> What you should do: Copy, without any alteration, the lines from the one that includes "obj.parent = empty" up to and including the one that includes "imported = [obj".

> Available data:
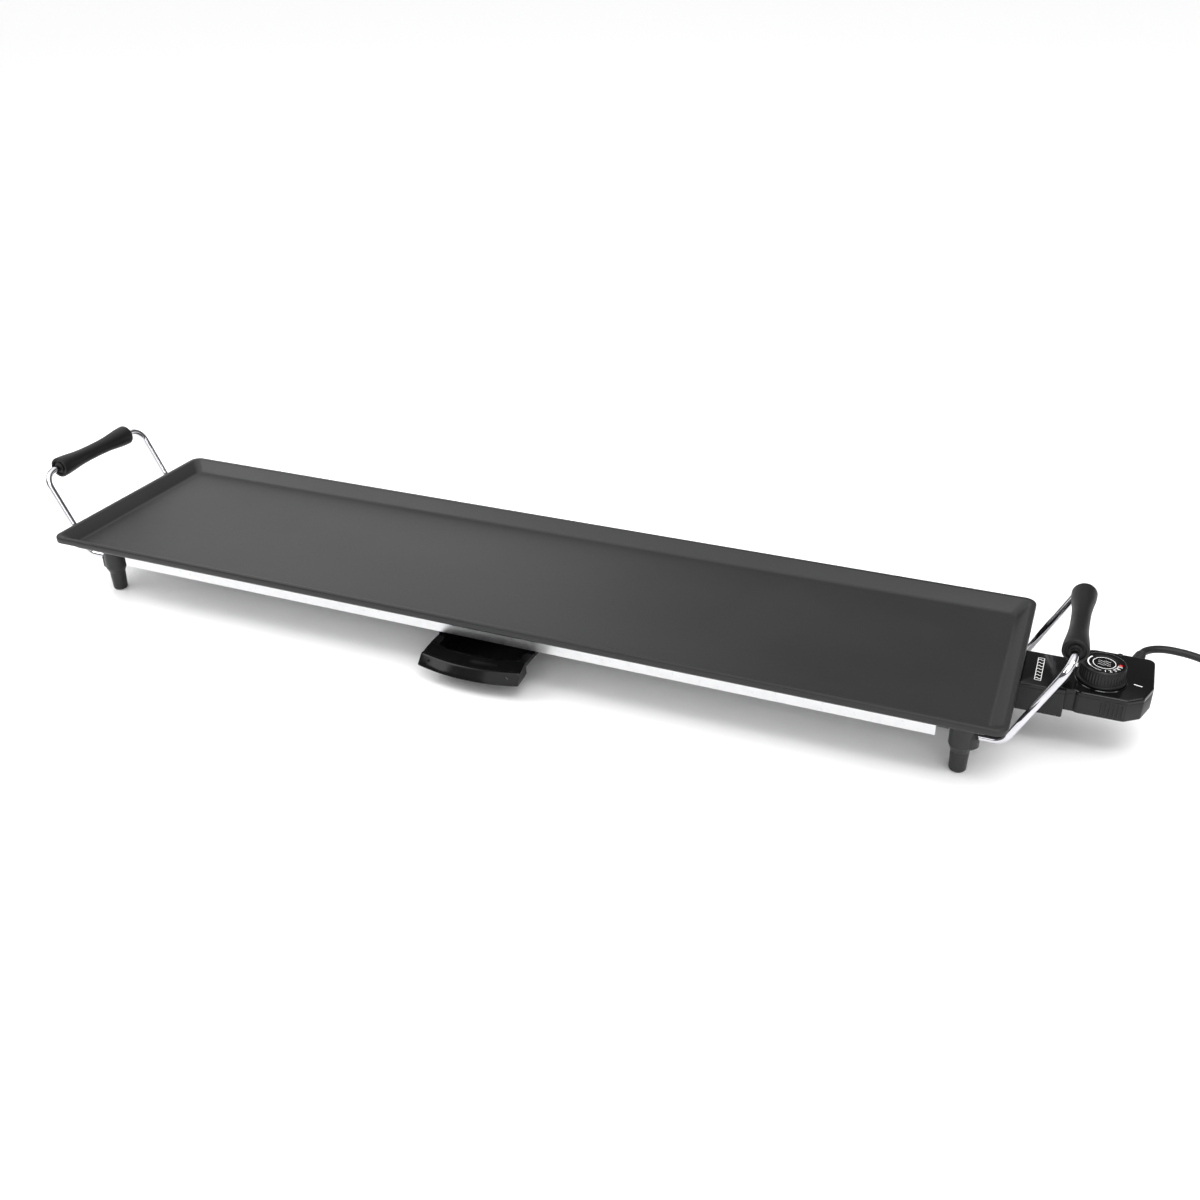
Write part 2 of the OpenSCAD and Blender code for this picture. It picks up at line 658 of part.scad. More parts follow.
module controller_base() color(black) difference() {
    union() {
        difference() {
            union() {
                translate([0, 0, neck_bottom]) linear_extrude(split_z - neck_bottom) plan_neck(0);
                translate([0, 0, head_bottom]) linear_extrude(split_z - head_bottom) plan_all(0);
            }
            translate([0, 0, neck_bottom + shell_t]) linear_extrude(neck_h) plan_neck(shell_t);
            translate([0, 0, head_bottom + shell_t]) linear_extrude(head_h) plan_all(shell_t);
            span([neck_x0 + neck_l - shell_t - 1, con_y - 9, head_bottom + shell_t],
                 [head_x0 + shell_t + 1, con_y + 9, head_top]);
        }
        for (p = housing_screw_at) translate([p[0], p[1], screw_seat(p)])
            cylinder(d = screw_boss_d, h = split_z - screw_seat(p), $fn = 32);
    }
    span([neck_x0 - 1, con_y - nose_half + 1, element_z - nose_h / 2],
         [neck_x0 + shell_t + 1, con_y + nose_half - 1, element_z + nose_h / 2]);
    for (p = housing_screw_at) translate([p[0], p[1], screw_seat(p)]) {
        translate([0, 0, -1]) cylinder(d = housing_screw_d + 0.3, h = neck_h, $fn = 24);
        translate([0, 0, -1]) cylinder(d = screw_bore_d, h = 3.2, $fn = 24);
    }
    relief_bore();
}

module controller_cover() color(black) difference() {
    union() {
        translate([0, 0, split_z]) linear_extrude(neck_top - split_z) plan_neck(0);
        translate([0, 0, split_z]) linear_extrude(head_top - split_z) {
            plan_waist(0);
            plan_head(0);
        }
        translate([knob_x, con_y, head_top - 1]) cylinder(d = knob_d + 5, h = seat_h + 1);
    }
    translate([knob_x, con_y, split_z - 1]) cylinder(d = spindle_d + 1, h = cover_t + 4);
    screw_holes(housing_screw_d, split_z - 1, cover_t);
    relief_bore();
}

module housing_screws() color(steel)
    for (p = housing_screw_at) translate([p[0], p[1], screw_seat(p)]) {
        difference() {
            translate([0, 0, 0.4]) cylinder(d = 6, h = 1.8, $fn = 24);
            translate([-2.2, -0.4, 0]) cube([4.4, 0.8, 1.2]);
            translate([-0.4, -2.2, 0]) cube([0.8, 4.4, 1.2]);
        }
        translate([0, 0, 2])
            cylinder(d = housing_screw_d, h = split_z - screw_seat(p) + cover_t - 3.2, $fn = 24);
    }

// The nose goes into the shroud under the plate and takes the element's pins
module connector_nose() color(black) difference() {
    union() {
        span([neck_x0 - nose_l, con_y - nose_half, element_z - nose_h / 2],
             [neck_x0, con_y + nose_half, element_z + nose_h / 2]);
        span([neck_x0 - 1, con_y - nose_half + 1, element_z - nose_h / 2],
             [neck_x0 + 10, con_y + nose_half - 1, element_z + nose_h / 2]);
    }
    for (s = [-1, 1]) {
        bar_x(neck_x0 - nose_l - 1, neck_x0 - nose_l + 3, con_y + s * pin_half, element_z, pin_d + 1);
        bar_x(neck_x0 - nose_l + 2, neck_x0 + 11, con_y + s * pin_half, element_z, contact_d);
    }
    bar_x(neck_x0 - nose_l - 1, neck_x0 + 11, con_y, element_z, probe_d + 2 * fit);
    span([neck_x0 - nose_l + 4, con_y + nose_half - 0.5, element_z - 3],
         [neck_x0 - nose_l + 16, con_y + nose_half + 1, element_z + 3]);
}

module socket_contacts() color([0.85, 0.7, 0.35])
    for (s = [-1, 1]) difference() {
        bar_x(neck_x0 - nose_l + 3, neck_x0 + 14, con_y + s * pin_half, element_z, contact_d);
        bar_x(neck_x0 - nose_l + 2, neck_x0 + 2, con_y + s * pin_half, element_z, pin_d + 0.6);
    }

module earth_spring() color(steel)
    span([neck_x0 - nose_l + 4, con_y + nose_half - 0.5, element_z - 3],
         [neck_x0 - nose_l + 16, con_y + nose_half + 0.3, element_z + 3]);

// The probe is thick up to the end of the neck; a thin stem goes on to the switch
module probe_rod() color(steel) {
    bar_x(probe_tip_x, probe_end_x, con_y, element_z, probe_d);
    translate([probe_tip_x, con_y, element_z]) sphere(d = probe_d);
    bar_x(probe_end_x - 0.2, switch_x0, con_y, element_z, probe_stem_d);
}

module thermostat_switch() color([0.82, 0.8, 0.76]) difference() {
    span([switch_x0, con_y - 12, switch_z0], [switch_x0 + 28, con_y + 12, switch_z0 + switch_h]);
    translate([knob_x, con_y, switch_z0 + 4]) cylinder(d = spindle_d + 2 * fit, h = switch_h);
}

module terminal_block() color([0.88, 0.87, 0.83]) difference() {
    span([head_x1 - 30, con_y + 22, head_bottom + shell_t], [head_x1 - 8, con_y + 32, split_z - 3]);
    for (x = [head_x1 - 25, head_x1 - 19, head_x1 - 13])
        translate([x, con_y + 27, head_bottom + shell_t + 3]) cylinder(d = 3.2, h = 12, $fn = 24);
}

module knob() color(black) translate([knob_x, con_y, knob_z]) difference() {
    union() {
        cylinder(d = skirt_d, h = skirt_h);
        cylinder(d1 = knob_d, d2 = knob_d - 1.2, h = skirt_h + knob_h);
    }
    translate([0, 0, -1]) difference() {
        cylinder(d = knob_d - 6, h = skirt_h + knob_h - 2);
        translate([0, 0, 0.8]) cylinder(d = spindle_d + 5, h = knob_h + skirt_h);
    }
    translate([0, 0, -1]) cylinder(d = spindle_d, h = skirt_h + knob_h - 2.5);
    translate([0, 0, skirt_h + knob_h - 1]) cylinder(d = knob_d - 4, h = 2);
}

module knob_dial() color([0.1, 0.1, 0.1]) translate([knob_x, con_y, knob_top - 1]) difference() {
    cylinder(d = dial_d, h = 1);
    translate([lens_r, 0, -1]) cylinder(d = lens_d, h = 3, $fn = 24);
}

module pilot_lens() color([0.8, 0.08, 0.08])
    translate([knob_x + lens_r, con_y, knob_top - 1]) cylinder(d = lens_d, h = 1.2, $fn = 24);

module knob_spindle() color(steel) translate([knob_x, con_y, switch_z0 + 4.2])
    cylinder(d = spindle_d, h = knob_top - 4.7 - switch_z0 - 4.2);

// ---------- cord, strain relief and plug ----------

// Inside the wall the relief has a flange, cut off flat under the cover
module strain_relief() color(black) relief_place() {
    translate([0, 0, -4.8]) intersection() {
        cylinder(d = relief_flange_d, h = 2);
        translate([-relief_d, relief_at[2] - split_z + 0.2, -1]) cube([2 * relief_d, 2 * relief_d, 4]);
    }
    translate([0, 0, -3]) cylinder(d = relief_d, h = 6);
    translate([0, 0, 3]) cylinder(d1 = relief_d, d2 = relief_tip_d, h = relief_l - 3);
}

module cord_lead() color(black) tube_along(lead_pts, cord_d, cord_sides);

module cord_tail() color(black) tube_along(tail_pts, cord_d, cord_sides);

// Outline round three turns below, two between and one on top, a gap away from them
function coil_outline(gap) = let (r = cord_d / 2 + gap) concat(
    arc([cord_d, cord_d / 2], r, -90, 30, 4),
    arc([0, cord_d / 2 + 2 * coil_rise], r, 30, 150, 4),
    arc([-cord_d, cord_d / 2], r, 150, 270, 4));

module cord_coil() color(black) translate([coil_c[0], coil_c[1], 0]) rotate_extrude()
    translate([coil_mid_r, 0]) polygon(coil_outline(0));

// A strap round the turns, on the side away from the plug
module cord_tie() color([0.2, 0.2, 0.2]) translate([coil_c[0], coil_c[1], 0]) rotate([0, 0, 200])
    translate([coil_mid_r, tie_w / 2, 0]) rotate([90, 0, 0]) linear_extrude(tie_w) difference() {
        polygon(coil_outline(tie_t));
        polygon(coil_outline(0));
        translate([-2 * coil_mid_r, -coil_mid_r]) square([4 * coil_mid_r, coil_mid_r]);
    }

module plug_place() translate(plug_at) rotate([90, 0, 0]) children();

module plug_body() color(black) plug_place() difference() {
    union() {
        cylinder(d1 = cord_d + 4, d2 = 15, h = plug_boot_l);
        translate([0, 0, plug_boot_l]) cylinder(d1 = 20, d2 = plug_d - 1, h = 10);
        translate([0, 0, plug_boot_l + 10]) cylinder(d = plug_d, h = plug_body_l - 10);
    }
    for (s = [-1, 1]) translate([0, s * plug_d / 2, plug_boot_l + plug_body_l - 15])
        translate([-4.5, -2.2, 0]) cube([9, 4.4, 16]);
}

module plug_pins() color(chrome) plug_place() for (s = [-1, 1])
    translate([s * plug_pin_pitch / 2, 0, plug_boot_l + plug_body_l]) {
        cylinder(d = plug_pin_d, h = plug_pin_l - plug_pin_d / 2);
        translate([0, 0, plug_pin_l - plug_pin_d / 2]) sphere(d = plug_pin_d);
    }

module plug_earth_strips() color(chrome) plug_place() for (s = [-1, 1])
    translate([-3, s * (plug_d / 2 - 1.7) - 0.5, plug_boot_l + plug_body_l - 14.5]) cube([6, 1, 14]);

griddle_plate();
heating_element();
terminal_pins();
element_clamps();
clamp_screws();
probe_sleeve();
terminal_shroud();
reflector_pan();
reflector_brackets();
rail(-1);  // left_rail
rail(1);  // right_rail
rail_rivets();
drip_tray();
foot(-1, -1);  // front_left_foot
foot(1, -1);  // front_right_foot
foot(-1, 1);  // back_left_foot
foot(1, 1);  // back_right_foot
foot_screws();
handle_wire(-1);  // left_handle_wire
handle_wire(1);  // right_handle_wire
grip(-1);  // left_grip
grip(1);  // right_grip
controller_base();
controller_cover();
housing_screws();
connector_nose();
socket_contacts();
earth_spring();
probe_rod();
thermostat_switch();
terminal_block();
knob();
knob_dial();
pilot_lens();
knob_spindle();
strain_relief();
cord_lead();
cord_coil();
cord_tail();
cord_tie();
plug_body();
plug_pins();
plug_earth_strips();
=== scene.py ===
import math
import random

import bmesh
import bpy
from mathutils import Matrix, Vector


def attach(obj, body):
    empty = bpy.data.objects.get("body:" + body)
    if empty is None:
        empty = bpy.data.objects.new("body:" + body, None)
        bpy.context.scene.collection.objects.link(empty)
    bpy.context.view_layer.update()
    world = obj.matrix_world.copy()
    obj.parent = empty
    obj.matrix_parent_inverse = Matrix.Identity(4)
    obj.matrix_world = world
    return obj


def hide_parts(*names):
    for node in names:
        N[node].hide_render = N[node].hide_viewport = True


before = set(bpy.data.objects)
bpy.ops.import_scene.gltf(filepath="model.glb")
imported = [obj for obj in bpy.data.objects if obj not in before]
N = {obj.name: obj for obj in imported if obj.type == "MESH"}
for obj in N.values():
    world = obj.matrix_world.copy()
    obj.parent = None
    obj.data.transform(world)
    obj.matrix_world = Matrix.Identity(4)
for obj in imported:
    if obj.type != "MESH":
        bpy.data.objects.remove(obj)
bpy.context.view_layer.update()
MM = 0.001

# ---------------------------------------------------------------- camera

CAM_AT = (0.4684, -0.9271, 0.6)
cam_data = bpy.data.cameras.new("camera")
cam = bpy.data.objects.new("camera", cam_data)
bpy.context.scene.collection.objects.link(cam)
cam_data.sensor_width = 36.0
cam_data.lens = 37.84
cam_data.clip_start = 0.02
cam_data.clip_end = 60.0
look = Vector((-0.337622, 0.809478, -0.480371)).normalized()
side = Vector((0.924592, 0.380874, -0.008021)).normalized()
side = (side - look * side.dot(look)).normalized()
up = side.cross(look)
cam.matrix_world = Matrix(
    (
        (side.x, up.x, -look.x, CAM_AT[0]),
        (side.y, up.y, -look.y, CAM_AT[1]),
        (side.z, up.z, -look.z, CAM_AT[2]),
        (0, 0, 0, 1),
    )
)
bpy.context.scene.camera = cam


# ---------------------------------------------------------------- helpers


def place(name, data):
    """An object in the scene that shows the given data."""
    obj = bpy.data.objects.new(name, data)
    bpy.context.scene.collection.objects.link(obj)
    return obj


def shade(mesh, angle):
    """Smooth shading, sharp where faces meet at more than the angle."""
    mesh.polygons.foreach_set("use_smooth", [True] * len(mesh.polygons))
    mesh.set_sharp_from_angle(angle=math.radians(angle))


def piece(name, part, material, body, slot, replaces=(), smooth=32):
    """Puts a (verts, faces) part in the scene as a piece that rides a body."""
    mesh = to_mesh(name, *part)
    obj = place(name, mesh)
    mesh.materials.append(material)
    shade(mesh, smooth)
    mesh.update()
    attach(obj, body)
    if replaces:
        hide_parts(*replaces)
    return obj


def to_mesh(name, verts, faces):
    """A mesh from points in millimetres, with its faces turned outwards."""
    mesh = bpy.data.meshes.new(name)
    mesh.from_pydata([(x * MM, y * MM, z * MM) for x, y, z in verts], [], faces)
    bm = bmesh.new()
    bm.from_mesh(mesh)
    bmesh.ops.remove_doubles(bm, verts=bm.verts, dist=1e-7)
    bmesh.ops.recalc_face_normals(bm, faces=bm.faces)
    bm.to_mesh(mesh)
    bm.free()
    return mesh


def loft(rings):
    """A solid of quads between rings that have the same number of points, capped at both ends."""
    n = len(rings[0])
    verts = [p for ring in rings for p in ring]
    faces = []
    for i in range(len(rings) - 1):
        for k in range(n):
            a, b = i * n + k, i * n + (k + 1) % n
            faces.append((a, b, b + n, a + n))
    faces.append(tuple(reversed(range(n))))
    faces.append(tuple(range((len(rings) - 1) * n, len(rings) * n)))
    return verts, faces


def joined(*parts):
    """Several (verts, faces) as one."""
    verts, faces = [], []
    for v, f in parts:
        base = len(verts)
        verts += list(v)
        faces += [tuple(i + base for i in face) for face in f]
    return verts, faces


def moved(part, matrix):
    """A part put through a matrix."""
    return [tuple(matrix @ Vector(p)) for p in part[0]], part[1]


def arc(cx, cy, r, a0, a1, n):
    """Points on an arc from a0 to a1, in degrees."""
    return [
        (
            cx + r * math.cos(math.radians(a0 + (a1 - a0) * k / n)),
            cy + r * math.sin(math.radians(a0 + (a1 - a0) * k / n)),
        )
        for k in range(n + 1)
    ]


def rounded(x0, x1, y0, y1, r, n=8):
    """Outline of a rounded rectangle."""
    r = max(r, 0.05)
    return (
        arc(x1 - r, y0 + r, r, -90, 0, n)
        + arc(x1 - r, y1 - r, r, 0, 90, n)
        + arc(x0 + r, y1 - r, r, 90, 180, n)
        + arc(x0 + r, y0 + r, r, 180, 270, n)
    )


def inset_outline(pts, d):
    """A closed outline moved inwards by d, point for point."""
    n = len(pts)
    out = []
    for i in range(n):
        p, q, r = Vector(pts[i - 1]), Vector(pts[i]), Vector(pts[(i + 1) % n])
        a, b = (q - p), (r - q)
        a = a.normalized() if a.length > 1e-9 else b.normalized()
        b = b.normalized() if b.length > 1e-9 else a
        na, nb = Vector((-a.y, a.x)), Vector((-b.y, b.x))
        m = (na + nb).normalized()
        k = max(0.35, m.dot(na))
        out.append(tuple(q + m * (d / k)))
    return out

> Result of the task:
    obj.parent = empty
    obj.matrix_parent_inverse = Matrix.Identity(4)
    obj.matrix_world = world
    return obj


def hide_parts(*names):
    for node in names:
        N[node].hide_render = N[node].hide_viewport = True


before = set(bpy.data.objects)
bpy.ops.import_scene.gltf(filepath="model.glb")
imported = [obj for obj in bpy.data.objects if obj not in before]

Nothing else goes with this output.